Neither the present inquiry nor Opinion 76-3 deals with a typical referral fee situation. In Opinion 76-3, an attorney for a judgment-creditor inquired whether he might request a "referral fee" from a receiver whose nomination he had suggested to the bankruptcy court. We noted two special features about that inquiry that laid the basis for our advice disapproving payment of a referral fee. We noted first that a "court-appointed receiver is in effect an officer of the court, acting on its behalf to preserve the debtor's assets for the benefit of creditors. Although courts frequently appoint attorneys as receivers, membership in the bar is not a prerequisite for such appointment." We then pointed out that the usual understanding of the bar is that a referral fee "describes an arrangement between two attorneys, A and B, in the situation resulting from A's having referred to B a client's matter on which B is to perform the work. B then remits to A a portion of the fee which B received from the client to recompense A for having referred the matter to B." (Emphasis added). The situation in Opinion 76-3 did not involve payment of a forwarding fee at all. The attorney did not forward a client's matter to the receiver to be handled by the receiver. Whatever the proposed payment by the receiver to the attorney for the judgment-creditor was, it was not a forwarding fee, as that term is generally understood.
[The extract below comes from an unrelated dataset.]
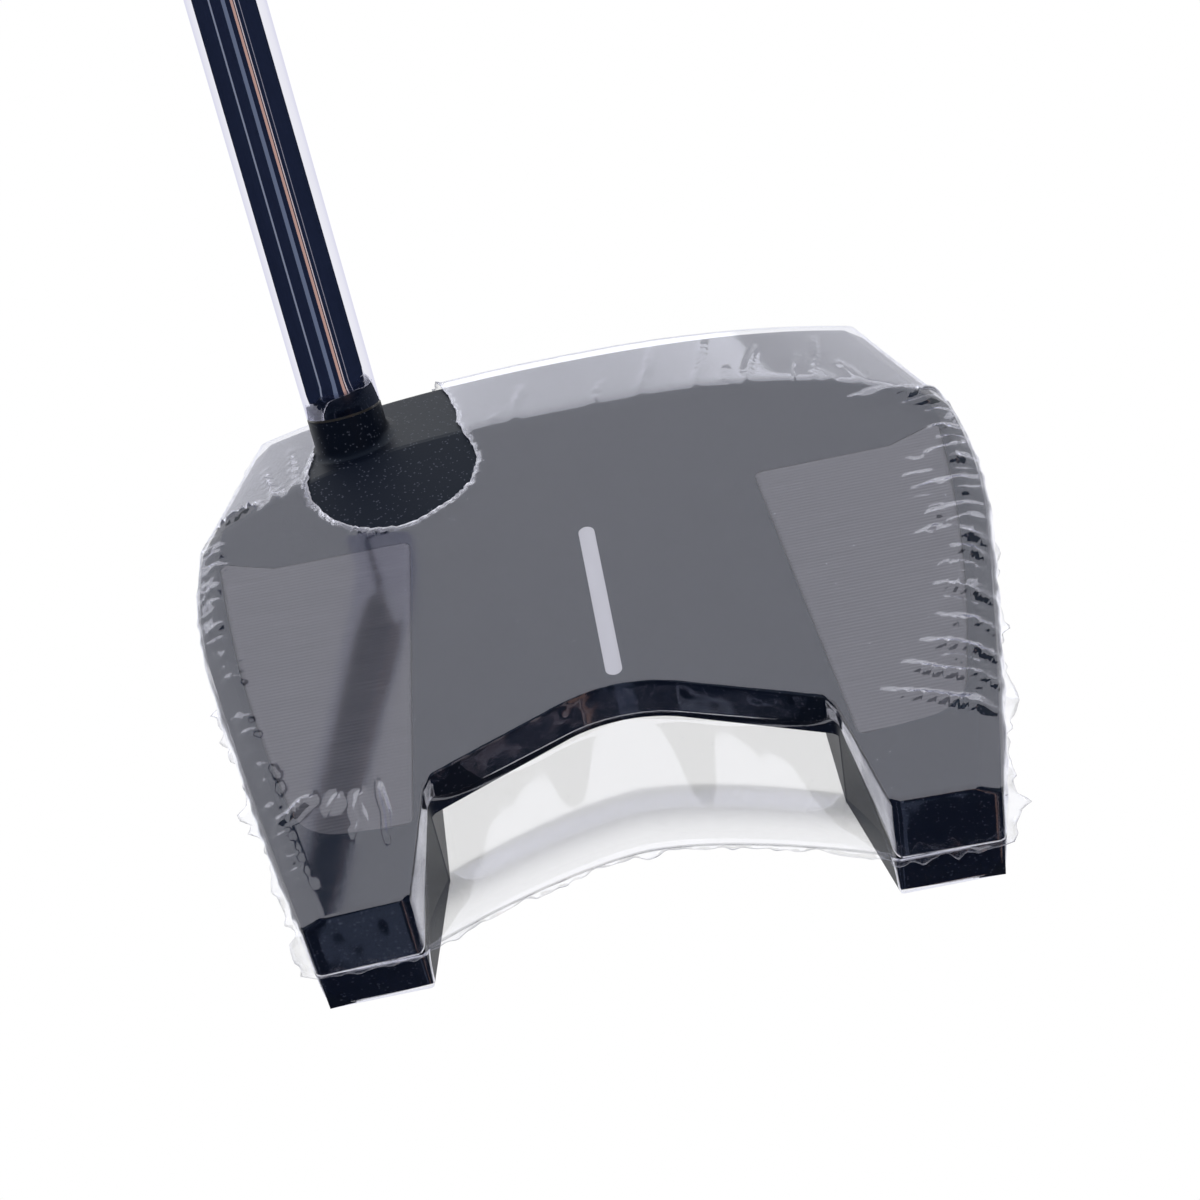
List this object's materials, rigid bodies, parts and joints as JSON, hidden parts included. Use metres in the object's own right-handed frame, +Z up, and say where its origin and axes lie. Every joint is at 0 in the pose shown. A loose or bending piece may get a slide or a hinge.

The current inquiry presents the reverse factual situation from Opinion 76-3. Instead of paying a "referral fee" to the attorney, the fiduciary would be receiving a "referral fee" from the attorney. But that change in the direction of the payment does not produce the commonly understood forwarding fee. The co-executor who is sending the case to the attorney is the client himself and is also a court-appointed fiduciary who did not have to be an attorney to hold that position. One basis for our negative response to the inquiry is that in hiring the inquirer as his attorney, the co-executor was not acting as a lawyer referring a matter to another lawyer. He was acting in the lay capacity of a fiduciary hiring a lawyer to represent him in his fiduciary capacity. Payment of a referral fee in such a situation would violate the prohibition in DR3-102(A) that a lawyer may not share fees with a non-lawyer. The situation is no different from one in which a lawyer for a corporation proposed to pay a referral fee to its president who hired him just because the president happened also to be a lawyer.
In disapproving the payment of a referral fee in Opinion 76-3, we discussed the attorneys obligation to the court:
Candor to the court requires an attorney representing a judgment-creditor, in nominating a potential receiver, to be guided in his suggestions entirely by his understanding of what would be best for the creditors and (to the extent that the preservation of the debtor's assets likewise aids the debtor) the debtor as well. Even though the final selection rests with the court, it would be contrary to the spirit, if not the letter, of the Canons to have an attorney, in contemplating the suitability of an individual for nomination as a receiver, consider not merely the individual's abilities, but his amenability to a suggestion of payment. A receiver who agreed to pay would in effect concede that he owed his appointment not to the court, but to the attorney. Were that the case, the receiver would be so placed in position of obligation as to compromise his independence impermissibly.
An executor is also appointed by the court and owes a fiduciary obligation to select his attorney on the basis of the individual's capabilities, not on the basis of amenability to payment of a forwarding fee. This is not the situation of a lawyer simply returning part of a fee to a client. The forwarding fee would go into the pocket of the fiduciary, who is already being separately compensated from funds supervised by the court for his services to the estate. Payment of a forwarding fee to a client-fiduciary in that situation would seem to us to compromise the relation between the estate and both its fiduciary and its attorney. As in Opinion 76-3, it is our view that such conduct would constitute attorney conduct prejudicial to the administration of justice in violation of DR 1-102(A)(5).
For the two reasons given above, our advice is that a forwarding fee may not be paid in this situation. Moreover, no forwarding fee may be paid in any event without full disclosure to the other co-executor and without permission of the court. Since the attorney's retention "as the attorney for the estate" means that he is representing both executors, the other co-executor has a direct stake in any fee arrangements. Moreover, the probate court has the right and duty to supervise the compensation of the fiduciaries it appoints. Thus, at a minimum, DR 1-102(A)(5) requires that no fees be paid without court approval.
Permission to publish granted by the Board of Delegates on January 24,1992. As stated in the Rules of the Committee on Professional Ethics, this advice is that of a committee without official governmental status.